Il y a donc quelques détails qui ne sentent pas très bon mais c'est d'avantage sur le fil du rasoir que les pieds dans le plat que le film avance. Une certaine ambiguïté que l'on retrouve dans le plan final qui nous montre Paul Kersey à la gare de Chicago entrain de mimer un tir en direction de voyous trop fiers d'eux. Probablement le seul moment où Bronson délivre une vraie intention d'acteur, mou et pas très concerné le reste du temps il donne à ce dernier regard une tonalité étrange, inquiétante. Paul Kersey serait-il tout simplement fou ? A-t-il définitivement perdu pied avec la réalité ? De questions mais pas réellement de réflexion. En effet Kersey ne commet pas d'erreurs, il ne punit/blesse que des coupables avérés et les criminels sont complètement déshumanisés, jamais on ne va chercher de l'autre côté du miroir, même pas symboliquement comme pouvait le faire avec talent un John Carpenter dans Assaut. Au moins on évite le piège de la justification raciste puisque les différents loubards croisés et abattus sont indifféremment noirs, blancs ou un peu des deux.



Dans l'ombre des géants



Outre cette propension au manichéisme, et le fait que Bronson se cache derrière sa moustache pour jouer à minima, l'autre souci du film est qu'il est pas super bien branlé. A l'image de sa star, Un justicier dans la ville est assez mou, il n'est pas complètement honteux mais il est sans idée en terme de mise en scène et de montage. On sent bien la volonté de faire quelque chose de réaliste mais ça ne fonctionne qu'à moitié. Il suffit de remonter deux ans dans le passé, en 1972 donc, pour trouver William Friedkin et son French Connection, polar à tendance réaliste autrement plus percutant et inventif.

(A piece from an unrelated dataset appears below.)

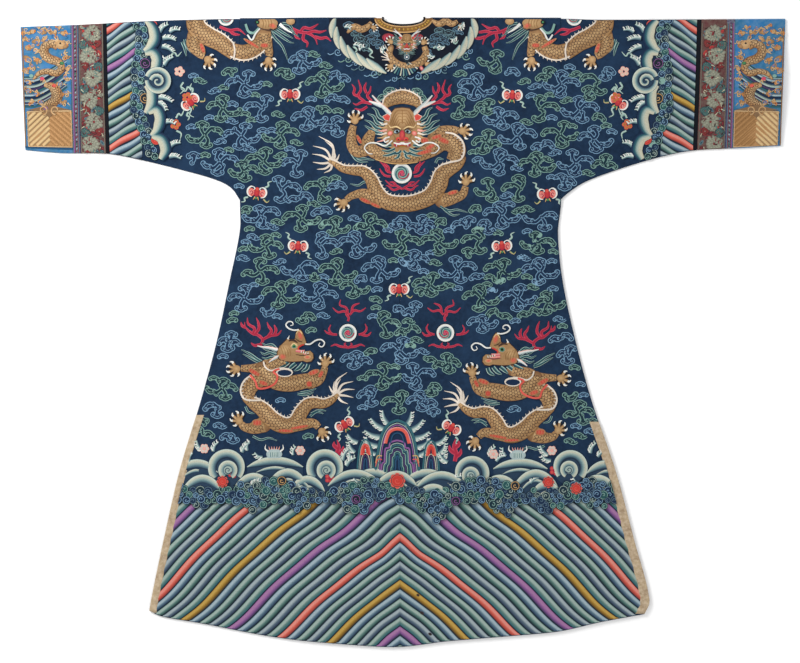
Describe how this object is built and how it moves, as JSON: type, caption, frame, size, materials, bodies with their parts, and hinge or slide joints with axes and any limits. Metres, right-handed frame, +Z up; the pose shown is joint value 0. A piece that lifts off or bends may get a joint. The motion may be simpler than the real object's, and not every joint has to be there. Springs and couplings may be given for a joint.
{
  "type": "dragon robe",
  "caption": "Court dragon robe laid flat on its front, with flared panels, straight sleeves, banded cuffs, a yoke, a collar band and side vents.",
  "frame": {"origin": "middle of the robe's outline, on the surface that it lies on", "axes": "+X from the left to the right of the picture, across the sleeves; +Y from the hem to the shoulders; +Z up, out of the robe's back"},
  "size_m": [1.705, 1.4044, 0.0129],
  "materials": {
    "navy_silk": "woven silk with coloured embroidery",
    "black_piping": "black satin binding",
    "flowered_band": "brown silk with pale flowers",
    "woven_ribbon": "narrow purple and blue woven ribbon",
    "cuff_silk": "bright blue silk with laid gold thread",
    "yoke_silk": "dark silk with coloured embroidery",
    "gold_brocade": "gold brocade band",
    "gold_thread": "couched gold thread",
    "coloured_silk": "satin stitch in silk floss"
  },
  "bodies": {
    "root": {"back_left": "navy_silk", "back_right": "navy_silk", "front_left": "navy_silk", "front_overlap": "navy_silk", "front_under": "navy_silk", "sleeve_left": "navy_silk", "sleeve_right": "navy_silk", "sleeve_piping_left": "black_piping", "sleeve_piping_right": "black_piping", "floral_band_left": "flowered_band", "floral_band_right": "flowered_band", "ribbon_left": "woven_ribbon", "ribbon_right": "woven_ribbon", "cuff_left": "cuff_silk", "cuff_right": "cuff_silk", "yoke_back": "yoke_silk", "yoke_front": "yoke_silk", "collar_back": "gold_brocade", "collar_front": "gold_brocade", "neck_piping_back": "black_piping", "neck_piping_front": "black_piping", "vent_band_left_back": "gold_brocade", "vent_band_right_back": "gold_brocade", "vent_band_left_front": "gold_brocade", "vent_band_right_front": "gold_brocade"}
  },
  "joints": []
}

Même au niveau de la narration tout n'est pas fluide: la pertinence de la police pour repérer un justicier solitaire au bout de seulement 3 meurtres dans une ville qui en compte plus de 4 par jours laisse songeur... surtout quand on voit juste après que les mêmes forces de police semblent consacrer un commissariat entier à cette traque dont le seul fondement est une intuition. Des errances qui ne sont pas imputables à l'époque ou au contexte mais bien aux personnes impliquées dans le projet, il ne faudra par exemple pas longtemps pour que le thème de l'autodéfense trouve de pointures avec Taxi Driver en 76 ou Rolling Thunder en 77, deux films écrits par Paul Schrader. Un constat de platitude pour Un justicier dans la ville qui s'intensifie quand on sait qu'au départ c'était le grand Sidney Lumet qui devait réaliser le projet. On imagine alors ce qu'aurait pu devenir cette histoire dans les mains du réalisateur de Serpico. Hélas, en l'état Un justicier dans la ville n'est que l'esquisse du grand film qu'il pouvait être.


Mais l'histoire s'est écrite autrement, le petit film bancal est devenu un succès monstre, principalement grâce à une violence dépeinte sans trop de subtilité. Si ce premier volet des aventures de Paul Kersey arrive à poser ses thématiques et son récit en gardant un certain équilibre et un ainsi un minimum d'intérêt ce ne sera pas du tout le cas de ses suites. Avec Un justicier dans la ville c'est aussi une nouvelle forme d'art qui voit le jour, une école de pensée encore un peu hésitante mais qui va s'affirmer et s'épanouir avec le second volet. Les verrous vont sauter, les barrières vont tomber, et la saga Death Wish/Un justicier dans la ville va se décomplexer pour basculer sans retenue dans le craignos, autant idéologique qu'esthétique... c'est le début de la Bronsonsploitation.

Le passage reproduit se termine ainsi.